No. Apple has a history of being extremely careful with personal data, and almost always goes out of its way to make sure it never even collects anything personalized. Of course, those could all be lies, I suppose.
They cover ads in Apple News, the App Store Search ads and promotions, and there's the results of Siri search I suppose too. But all of these are internal Apple products and marketplaces. They are not running advertising auctions to any bidder on the basis of guaranteed user groups or targeting strategies.
If you are in fact suggesting that they sell ads beyond their internal marketplaces I'd consider that motivation to move away from them myself, and I converted away from OSS when I got bored fixing my workstation more than my work.

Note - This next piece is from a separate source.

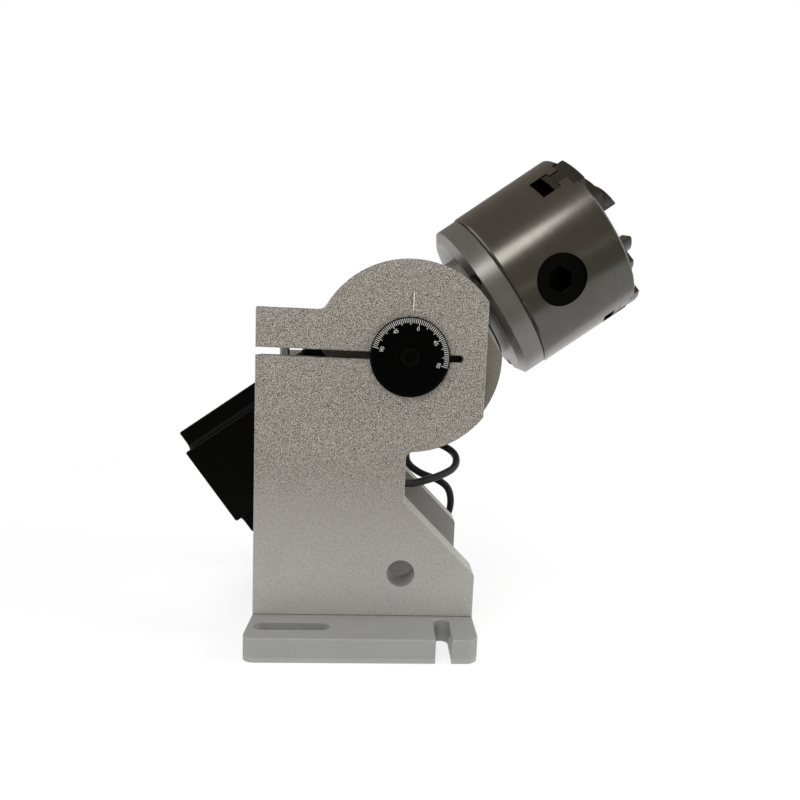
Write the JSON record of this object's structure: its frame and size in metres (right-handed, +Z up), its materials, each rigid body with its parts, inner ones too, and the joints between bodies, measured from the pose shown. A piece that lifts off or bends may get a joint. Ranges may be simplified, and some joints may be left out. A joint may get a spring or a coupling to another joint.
{
  "type": "dividing head",
  "caption": "Tilting motor-driven dividing head with two clamped side plates on a slotted base, an angle dial and a three-jaw scroll chuck.",
  "frame": {"origin": "on the base's underside, straight below the tilt axis, half way between the side plates", "axes": "+X towards the chuck end, +Y away from the dial, +Z up"},
  "size_m": [0.211, 0.2147, 0.2147],
  "materials": {
    "plate_aluminium": "bead-blasted, fine grain",
    "base_aluminium": "bead-blasted, smoother",
    "housing_aluminium": "bead-blasted",
    "chuck_steel": "ground and polished",
    "back_plate_steel": "fine turned satin",
    "jaw_steel": "hardened, ground edges",
    "black_oxide": "black oxide",
    "dial_black": "black anodised",
    "motor_black": "satin black paint",
    "screw_steel": "zinc plated",
    "bearing_steel": "ground",
    "spindle_steel": "turned",
    "rotor_iron": "ground laminations",
    "coupling_aluminium": "turned",
    "coupling_plastic": "acetal",
    "grommet_rubber": "soft rubber",
    "cable_sheath": "satin PVC",
    "plug_metal": "satin nickel plated"
  },
  "bodies": {
    "frame": {"base_plate": "base_aluminium", "near_side_plate": "plate_aluminium", "far_side_plate": "plate_aluminium", "side_plate_screws": "screw_steel", "motor_lead": "cable_sheath", "lead_coil": "cable_sheath", "lead_tail": "cable_sheath", "lead_plug": "plug_metal"},
    "near_clamp": {"near_clamp_screw": "screw_steel"},
    "far_clamp": {"far_clamp_screw": "screw_steel"},
    "head": {"head_housing": "housing_aluminium", "near_trunnion": "spindle_steel", "far_trunnion": "spindle_steel", "trunnion_screws": "black_oxide", "angle_dial": "dial_black", "dial_screw": "black_oxide", "far_cap": "dial_black", "far_cap_screw": "black_oxide", "front_cover": "spindle_steel", "cover_screws": "black_oxide", "front_bearing_outer_ring": "bearing_steel", "rear_bearing_outer_ring": "bearing_steel", "front_bearing_balls": "bearing_steel", "rear_bearing_balls": "bearing_steel", "outer_spacer": "coupling_aluminium", "motor_front_cap": "motor_black", "motor_stator": "motor_black", "motor_rear_cap": "motor_black", "motor_case_screws": "black_oxide", "motor_mount_screws": "black_oxide", "motor_bearing_outer_rings": "bearing_steel", "motor_bearing_balls": "bearing_steel", "lead_grommet": "grommet_rubber"},
    "spindle": {"spindle": "spindle_steel", "front_bearing_inner_ring": "bearing_steel", "rear_bearing_inner_ring": "bearing_steel", "inner_spacer": "spindle_steel", "locknut": "spindle_steel", "spindle_hub": "coupling_aluminium", "coupling_disc": "coupling_plastic", "motor_hub": "coupling_aluminium", "hub_grub_screws": "black_oxide", "motor_shaft": "spindle_steel", "motor_rotor": "rotor_iron", "motor_bearing_inner_rings": "bearing_steel", "back_plate": "back_plate_steel", "flange_screws": "black_oxide", "chuck_screws": "black_oxide", "chuck_body": "chuck_steel", "scroll_cover": "spindle_steel", "pinion_pins": "spindle_steel"},
    "scroll": {"scroll": "spindle_steel"},
    "jaw_1": {"jaw_1": "jaw_steel"},
    "pinion_1": {"pinion_1": "black_oxide"},
    "jaw_2": {"jaw_2": "jaw_steel"},
    "pinion_2": {"pinion_2": "black_oxide"},
    "jaw_3": {"jaw_3": "jaw_steel"},
    "pinion_3": {"pinion_3": "black_oxide"}
  },
  "joints": [
    {"name": "tilt", "type": "hinge", "parent": "frame", "child": "head", "pos_m": [0, 0, 0.122], "axis": [0, -1, 0], "range_deg": [-36, 54], "deforming": ["motor_lead"]},
    {"name": "spindle_turn", "type": "hinge", "parent": "head", "child": "spindle", "pos_m": [0, 0, 0.122], "axis": [0.809, 0, 0.5878], "continuous": true},
    {"name": "scroll_turn", "type": "hinge", "parent": "spindle", "child": "scroll", "pos_m": [0.08373, 0, 0.18284], "axis": [0.809, 0, 0.5878], "range_deg": [-360, 540]},
    {"name": "near_clamp_turn", "type": "hinge", "parent": "frame", "child": "near_clamp", "pos_m": [-0.0522, -0.042, 0.1356], "axis": [0, 0, 1], "range_deg": [0, 360]},
    {"name": "far_clamp_turn", "type": "hinge", "parent": "frame", "child": "far_clamp", "pos_m": [-0.0522, 0.042, 0.1356], "axis": [0, 0, 1], "range_deg": [0, 360]},
    {"name": "jaw_1_slide", "type": "slide", "parent": "spindle", "child": "jaw_1", "axis": [0.4264, 0.6884, -0.5868], "range_m": [-0.006, 0.009]},
    {"name": "pinion_1_turn", "type": "hinge", "parent": "spindle", "child": "pinion_1", "pos_m": [0.05914, 0, 0.16497], "axis": [-0.1372, 0.9724, 0.1889], "range_deg": [-1440, 2160]},
    {"name": "jaw_2_slide", "type": "slide", "parent": "spindle", "child": "jaw_2", "axis": [-0.5636, 0.284, 0.7757], "range_m": [-0.006, 0.009]},
    {"name": "pinion_2_turn", "type": "hinge", "parent": "spindle", "child": "pinion_2", "pos_m": [0.05914, 0, 0.16497], "axis": [-0.4264, -0.6884, 0.5868], "range_deg": [-1440, 2160]},
    {"name": "jaw_3_slide", "type": "slide", "parent": "spindle", "child": "jaw_3", "axis": [0.1372, -0.9724, -0.1889], "range_m": [-0.006, 0.009]},
    {"name": "pinion_3_turn", "type": "hinge", "parent": "spindle", "child": "pinion_3", "pos_m": [0.05914, 0, 0.16497], "axis": [0.5636, -0.284, -0.7757], "range_deg": [-1440, 2160]}
  ],
  "couplings": [
    {"joint": "jaw_1_slide", "follows": "scroll_turn", "m_per_rad": 0.00095493},
    {"joint": "pinion_1_turn", "follows": "scroll_turn", "ratio": 4},
    {"joint": "jaw_2_slide", "follows": "scroll_turn", "m_per_rad": 0.00095493},
    {"joint": "pinion_2_turn", "follows": "scroll_turn", "ratio": 4},
    {"joint": "jaw_3_slide", "follows": "scroll_turn", "m_per_rad": 0.00095493},
    {"joint": "pinion_3_turn", "follows": "scroll_turn", "ratio": 4}
  ]
}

It's hilarious: most of the journalism I'm finding via DDG search is anti-Apple from the advertisers perspective. All these bloggers and Forbes writers decrying the fact that Apple keep making it harder for third parties to exfiltrate user data. Outraged that Apple would use this data internally making the marketplace non-competitive to both "tiny ad networks" and "Apple's corporate rivals" alike.
This is bogus. It seriously strangles the capabilities of the rival giants to get hold of that trove of data, but the small ad networks, representing businesses with whom Apple has a formal supplier relationship (the Apple Developer Program) and no direct competition are really no worse off.
Shock and awe.
The big change that caused this flurry of self-serving smear? Making 3rd party advertising opt-in. Forgive me if don't swoon with relief that they are now holding off on this user-empowering, privacy focussed change until next year: "to give advertisers and publisher more time to prepare" and come up with ways to subvert the new order.
Throughout this whole discussion users are talking about "ecosystems" and buying in to one or the other, and the effort of changing. The original issue in this thread was serious, reasonably short-lived, and an infrequent screw up (though that frequency is increasing if you ask me). The issue of Apple's ads is moot. They protect their right to be custodians of the user data they hold (or own, I'm still kind of unclear on that) and they continue to shore up the fences that keep the wolves at bay.
Point me to another major hardware/software/data vendor who shares those values.
No. Apple has a history of being extremely careful with personal data, and almost always goes out of its way to make sure it never even collects anything personalized. Of course, those could all be lies, I suppose.
They run an ad network and are the entity that manages device identifiers for iOS.
I certainly trust that they are better than Facebook or Google on the privacy axis. I don't blindly trust that they are innocent.
To which ad network are you referring?
They have a couple: https://searchads.apple.com, https://support.apple.com/en-gb/guide/adguide/apda0878bbd9/i....
They cover ads in Apple News, the App Store Search ads and promotions, and there's the results of Siri search I suppose too. But all of these are internal Apple products and marketplaces. They are not running advertising auctions to any bidder on the basis of guaranteed user groups or targeting strategies.
If you are in fact suggesting that they sell ads beyond their internal marketplaces I'd consider that motivation to move away from them myself, and I converted away from OSS when I got bored fixing my workstation more than my work.
For an advertising supported business, sure.
But not for Apple where advertising revenues a rounding error on a rounding error, and they’ve built their brand on their commitment to privacy.
Apple runs ads as far as I know.
They also run the app store, which is an advertising platform
We're talking about the ads in apps here?
It's hilarious: most of the journalism I'm finding via DDG search is anti-Apple from the advertisers perspective. All these bloggers and Forbes writers decrying the fact that Apple keep making it harder for third parties to exfiltrate user data. Outraged that Apple would use this data internally making the marketplace non-competitive to both "tiny ad networks" and "Apple's corporate rivals" alike.
This is bogus. It seriously strangles the capabilities of the rival giants to get hold of that trove of data, but the small ad networks, representing businesses with whom Apple has a formal supplier relationship (the Apple Developer Program) and no direct competition are really no worse off.
Shock and awe.
The big change that caused this flurry of self-serving smear? Making 3rd party advertising opt-in. Forgive me if don't swoon with relief that they are now holding off on this user-empowering, privacy focussed change until next year: "to give advertisers and publisher more time to prepare" and come up with ways to subvert the new order.
Throughout this whole discussion users are talking about "ecosystems" and buying in to one or the other, and the effort of changing. The original issue in this thread was serious, reasonably short-lived, and an infrequent screw up (though that frequency is increasing if you ask me). The issue of Apple's ads is moot. They protect their right to be custodians of the user data they hold (or own, I'm still kind of unclear on that) and they continue to shore up the fences that keep the wolves at bay.
Point me to another major hardware/software/data vendor who shares those values.